After a good night’s sleep, Hollington dresses in a Thom Browne seersucker jacket and skirt, tops it off with a straw hat, laces on sneakers, puts a shoulder strap bag on his back, grabs a suitcase and sets out walking. He winds up at a coliseum structure where the scene and the music changes. Hollington, the other athletes and the crowd are transformed into figures created from circles, squares, ovals and triangles. These figures compete in sports ranging from swimming and cycling to gymnastics. The last sport is the marathon, where Hollington’s figure is eventually victorious. He then returns to his solitary home in the field.

“I’ve gotten really interested in being able to create moods and show how I approach things in different ways over this year and a half,” Browne said of his move toward movies. “With film, there’s something really special in creating something that can last and tell a story — and that’s what I wanted to do. It was a story to speak to what really inspires you. To me, it’s athletes at the height of the Games but also someone who is confident in their own being and being by themselves. That’s really what this story is all about. Of course, it’s about a runner who has competed against the same runner for his whole career but is very comfortable living his own life and very singularly focused on doing something really well.”

Browne said that although the compression tights and sneakers are new to the collection, the rest of the pieces are familiar.
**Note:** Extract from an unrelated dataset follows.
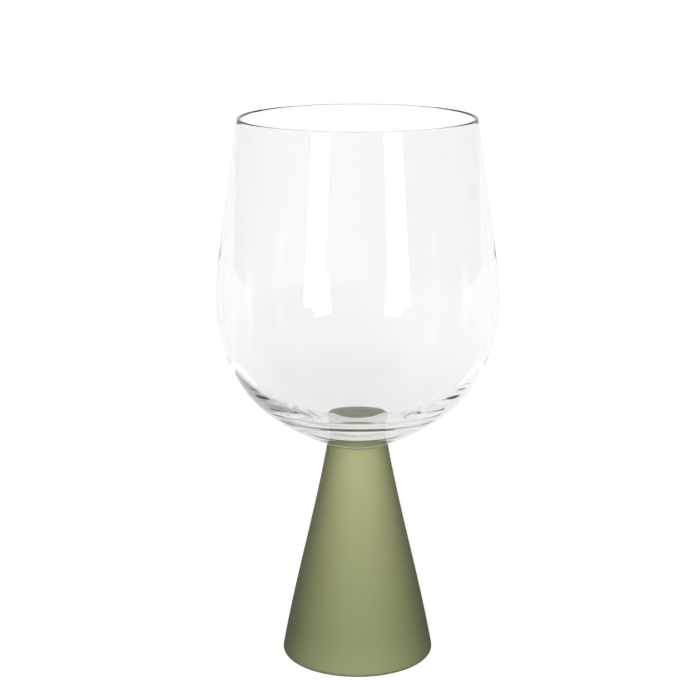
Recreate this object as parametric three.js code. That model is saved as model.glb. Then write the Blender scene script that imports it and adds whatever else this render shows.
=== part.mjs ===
// A wine glass: a clear blown bowl with a thick base, cemented onto a solid cone of tinted glass.
// Millimetres, +Z up. The origin is the centre of the face that the glass stands on.
import * as THREE from "three";

const { degToRad } = THREE.MathUtils;

// Every piece is turned about +Z.
const SEGMENTS = 64;
const CURVE_STEPS = 6;
const STEM_STEPS = 3;

// The face on which the bowl sits, and the clear film of cement under it.
const SEAT_HEIGHT = 72.45;
const CEMENT_RADIUS = 9.1;
const CEMENT_THICKNESS = 0.15;

// The stem is a cone whose sides swell a little near the foot and hollow a little near the neck.
const STEM_HEIGHT = SEAT_HEIGHT - CEMENT_THICKNESS;
const FOOT_RADIUS = 24.64;
const FOOT_ROUND = 1.5;
const NECK_RADIUS = 9.64;
const NECK_ROUND = 0.5;
const STEM_LEAN = 10; // of both ends of its side, in degrees inwards from upright
const STEM_REACH = 24.7; // how far up or down its side each end keeps that lean

// Its underside is ground hollow, so that it stands on a ring.
const STAND_RING_INNER = 17;
const HOLLOW_DEPTH = 0.8;

// Stations down the bowl's wall: the radius and height of its outside, the way that the outside
// faces in degrees above the horizontal, and the thickness of the glass there.
const HEIGHT = 177.4;
const LIP_ROUND = 0.55;
const RIM = { radius: 37.6, height: HEIGHT - LIP_ROUND, faces: 8.3, wall: 2 * LIP_ROUND };
const SHOULDER = { radius: 43.25, height: 138, faces: 8.3, wall: 1.1 };
const BELLY = { radius: 45, height: 120.6, faces: 0, wall: 1.36 };
const TURN = { radius: 32.95, height: 86.8, faces: -45, wall: 2.03 };
const SEAT_EDGE = { radius: 9.22, height: SEAT_HEIGHT, faces: -74.64 };

// Stations on the well's floor, which is nearly flat in the middle and thickens the glass under it.
const SLOPE = { radius: 17.25, height: SEAT_HEIGHT + 8.72, faces: -74 };
const RING = { radius: 9.16, height: SEAT_HEIGHT + 7.36, faces: -84.27 };
const MIDDLE = { radius: 0, height: SEAT_HEIGHT + 6.83, faces: -90 };

// How far the glass runs on straight to either side of a station before it bends.
const SHOULDER_REACH = 5.3;
const BELLY_REACH = { up: 6.8, down: 15.7, downInside: 21.4 };
const TURN_REACH = { up: 9, upInside: 5.42, down: 8.93, downInside: 1.55 };
const SEAT_REACH = 7.1;
const SLOPE_REACH = { up: 9.1, down: 3.31 };
const RING_REACH = { up: 2.56, down: 2.67 };
const MIDDLE_REACH = 2.72;

const CLEAR_GLASS = { color: 0xf2f5f2, roughness: 0.02, metalness: 0 };
const TINTED_GLASS = { color: 0xa9ad84, roughness: 0.35, metalness: 0 };
const CLEAR_CEMENT = { color: 0xd9dcc8, roughness: 0.2, metalness: 0 };

// A closed solid of revolution about +Z, from a profile that starts and ends on the axis.
function turned(name, profile, steps, look) {
  const geometry = new THREE.LatheGeometry(profile.getPoints(steps), SEGMENTS);
  geometry.rotateX(Math.PI / 2);
  const mesh = new THREE.Mesh(geometry, new THREE.MeshStandardMaterial(look));
  mesh.name = name;
  return mesh;
}

// The unit vector that stands this many degrees above the horizontal.
function heading(degrees) {
  return new THREE.Vector2(Math.cos(degToRad(degrees)), Math.sin(degToRad(degrees)));
}

// The place of a station, and the inside of the wall opposite to it.
function outside(station) {
  return new THREE.Vector2(station.radius, station.height);
}

function inside(station) {
  return outside(station).addScaledVector(heading(station.faces), -station.wall);
}

// A cubic from the path's end to a point, which leaves by one vector and arrives by another.
function curve(path, leave, arrive, end) {
  const first = path.currentPoint.clone().add(leave);
  const second = end.clone().sub(arrive);
  path.bezierCurveTo(first.x, first.y, second.x, second.y, end.x, end.y);
}

// A vector along the wall at a station, upwards where its length is positive.
function along(station, length) {
  return heading(station.faces + 90).multiplyScalar(length);
}

function makeStem() {
  const lean = degToRad(STEM_LEAN);
  const footCentre = FOOT_RADIUS - FOOT_ROUND;
  const neckCentre = NECK_RADIUS - (NECK_ROUND * (1 - Math.sin(lean))) / Math.cos(lean);
  const neckHeight = STEM_HEIGHT - NECK_ROUND;
  const neckStart = new THREE.Vector2(neckCentre, neckHeight).addScaledVector(heading(STEM_LEAN), NECK_ROUND);
  const climb = heading(90 + STEM_LEAN).multiplyScalar(STEM_REACH);

  const profile = new THREE.Path();
  profile.moveTo(0, HOLLOW_DEPTH);
  profile.quadraticCurveTo(STAND_RING_INNER / 2, HOLLOW_DEPTH, STAND_RING_INNER, 0);
  profile.absarc(footCentre, FOOT_ROUND, FOOT_ROUND, -Math.PI / 2, lean);
  curve(profile, climb, climb, neckStart);
  profile.absarc(neckCentre, neckHeight, NECK_ROUND, lean, Math.PI / 2);
  profile.lineTo(0, STEM_HEIGHT);
  return turned("stem", profile, STEM_STEPS, TINTED_GLASS);
}

function makeCement() {
  const profile = new THREE.Path();
  profile.moveTo(0, STEM_HEIGHT);
  profile.lineTo(CEMENT_RADIUS, STEM_HEIGHT);
  profile.lineTo(CEMENT_RADIUS, SEAT_HEIGHT);
  profile.lineTo(0, SEAT_HEIGHT);
  return turned("cement", profile, 1, CLEAR_CEMENT);
}

function makeBowl() {
  const profile = new THREE.Path();
  profile.moveTo(0, SEAT_HEIGHT);
  profile.lineTo(SEAT_EDGE.radius, SEAT_HEIGHT);
  curve(profile, along(SEAT_EDGE, SEAT_REACH), along(TURN, TURN_REACH.down), outside(TURN));
  curve(profile, along(TURN, TURN_REACH.up), along(BELLY, BELLY_REACH.down), outside(BELLY));
  curve(profile, along(BELLY, BELLY_REACH.up), along(SHOULDER, SHOULDER_REACH), outside(SHOULDER));
  profile.lineTo(RIM.radius, RIM.height);

  const overLip = along(RIM, (4 / 3) * LIP_ROUND);
  curve(profile, overLip, overLip.clone().negate(), inside(RIM));

  const innerShoulder = inside(SHOULDER);
  profile.lineTo(innerShoulder.x, innerShoulder.y);
  curve(profile, along(SHOULDER, -SHOULDER_REACH), along(BELLY, -BELLY_REACH.up), inside(BELLY));
  curve(profile, along(BELLY, -BELLY_REACH.downInside), along(TURN, -TURN_REACH.upInside), inside(TURN));
  curve(profile, along(TURN, -TURN_REACH.downInside), along(SLOPE, -SLOPE_REACH.up), outside(SLOPE));
  curve(profile, along(SLOPE, -SLOPE_REACH.down), along(RING, -RING_REACH.up), outside(RING));
  curve(profile, along(RING, -RING_REACH.down), along(MIDDLE, -MIDDLE_REACH), outside(MIDDLE));
  return turned("bowl", profile, CURVE_STEPS, CLEAR_GLASS);
}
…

And by having Hollington wear a skirt, it reinforces a direction he feels strongly about.

“The accessories are ideas that have been around for a while and the seersucker has been around since Day One,” Browne said. “And I love the idea of the pleated skirt becoming a part of a man’s wardrobe.”

Thom Browne Spring 2022

Thom Browne Spring 2022 
Courtesy Photo

But since Browne is planning to show in New York in September to support to his longtime partner Andrew Bolton, who is curating a show on American fashion at the Metropolitan Museum of Art’s Costume Institute, this effort was not intended to be a collection reveal.

“Because I’m doing the show in September, I wanted the clothes to be part of his life, but I didn’t want it to be a big part of the story,” Browne said. “I wanted who he was and what he does to be what the film’s all about.”

The film also allowed Browne to remain involved in Paris Men’s Fashion Week, where he’s shown his collection for the past few years. “I feel like I always need to be doing something,” he said. “I had the idea and I really felt strongly about bringing the idea to reality. I love being in Paris and it’s important that I always have a presence in the men’s week in Paris. But I also feel that it’s interesting that I show things differently. Of course, I can do in-person shows and big productions in person, but this being a new approach and image piece is also something that I feel strongly about for men’s wear.”

Browne wouldn’t reveal what he has in the works for New York, but said: “It’s going to be really special. I really put the pressure on myself to do something that is going to make the world see there’s a lot of interesting things happening in America.

“But this film speaks for itself and I want people to just fall into the beauty of it and the solitude of it. The quiet nature of the film and the length of it really speaks to just enjoying it and falling into this beautiful, singular world,” he concluded.